Living in the now
Melissa Kite
Have you ever attempted to open the front door to your house by pointing your car key at it? Please say you have. I did it twice this week and what is worse it took me ages to work out why the door was not opening, despite frantic clicking of the Peugeot key in the direction of the Yale lock. I shudder to think that a passing neighbour might have seen me.
The reason for my befuddlement, it turns out, is that whatever I happen to be doing, I am not there as I’m doing it. This is all to do with something fantastically new-fangled called ‘being present’. I hadn’t spotted it myself — as I refuse on principle to read books called The Power of Now. But a couple of friends have been instrumental in diagnosing the problem.
The first pulled me up sharp as I was sitting not listening to him tell me about something that happened to him at work that day. ‘Where are you?’ he asked. I assured him that I was sitting right opposite him. ‘No, you’re not. You’re somewhere else.’ He was absolutely right. After a bit of exploration it transpired that I was in fact sitting in my car three days previously, trying to work out how to get my parking permit attached to the windscreen. I was reliving the awful moment when I peeled the permit away from the paper and stuck it to the sticky holder the wrong way.
The giveaway was when my friend told a joke and instead of laughing I winced because I had just got to the bit where I tried to pull the permit back off the sticky holder and ripped it in the process.

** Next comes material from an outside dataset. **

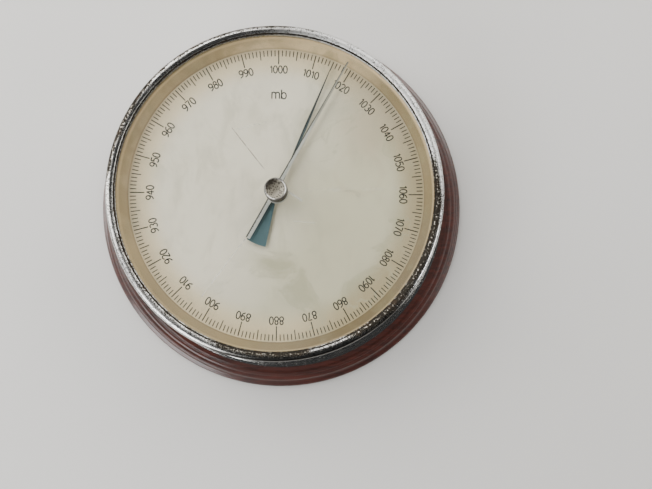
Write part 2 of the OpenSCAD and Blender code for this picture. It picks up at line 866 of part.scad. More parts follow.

‘Can’t you forget about the permit?’ he asked. Not really, I explained. It took three hours of negotiating town hall bureaucracy to obtain and cost me a staggering £130 because it is ‘emissions linked’. It is symptomatic of everything that is wrong with Britain today.
‘Aren’t you giving this parking permit way too much power?’ Again, I don’t think so. The Orwellian nightmare of obtaining it, matched with the Kafkaesque impossibility of peeling it from the paper in the correct way, demanded an extremely thorough response. I needed to obsess about this matter for many days, possibly weeks. And so the friend gave up talking to me and left me alone with the noise in my head.
It happened again with a girlfriend over lunch. ‘Where have you gone?’ she complained, referring to the glassy expression on my face as I stared into a plate of Spaghetti Bottarga.
This time I fessed up straight away. ‘I’m really sorry. Right now, I’m actually trying to convince the man in Office to exchange my Havaiana flip flops for the smaller size even though I’ve cut the labels off.’ This was not an easy thing for her to hear, but it was better to be honest.
I would like to ‘be in the moment’, to luxuriate in the power of Now, I really would. But modern life just isn’t stacked up to allow you to do that. The nature of our existence is designed to get us out of each moment and rapidly into the next one. We are by necessity always thinking about what we’re going to do next: It’s called forward planning and multi-tasking.
I will never forget a female MP breaking down and telling me tearfully as she slugged back a glass of white wine that she didn’t want any of it any more. Voice shaking, hair standing on end, eyes blotchy with tiredness, she told me that her dearest wish was as follows: ‘I want to sit in a chair.’ The complication was the simplicity of it. She didn’t want to sit and read, or sit and talk to her kids or sit and watch TV or sit and go through her emails while talking to someone on the phone. She just wanted to sit in a chair.
But if you think that’s easy, try it. Sit in a chair. I guarantee you won’t succeed because modern life has twisted you into a shape that won’t let you do that any more. It’s like wearing high-heeled shoes. Eventually your bones get stuck in the wrong shape. I tried it and it felt so weird I had to stop it after three seconds.
So, let’s bring it back to now. Where have I gone? I’ll tell you where I’ve gone. I’ve gone to a big red place in my brain where horrible things happen to people who issue parking permits that don’t peel off the paper properly. And for the foreseeable future, that’s where I’m staying. For some reason, I seem to be able to live in that particular moment quite happily.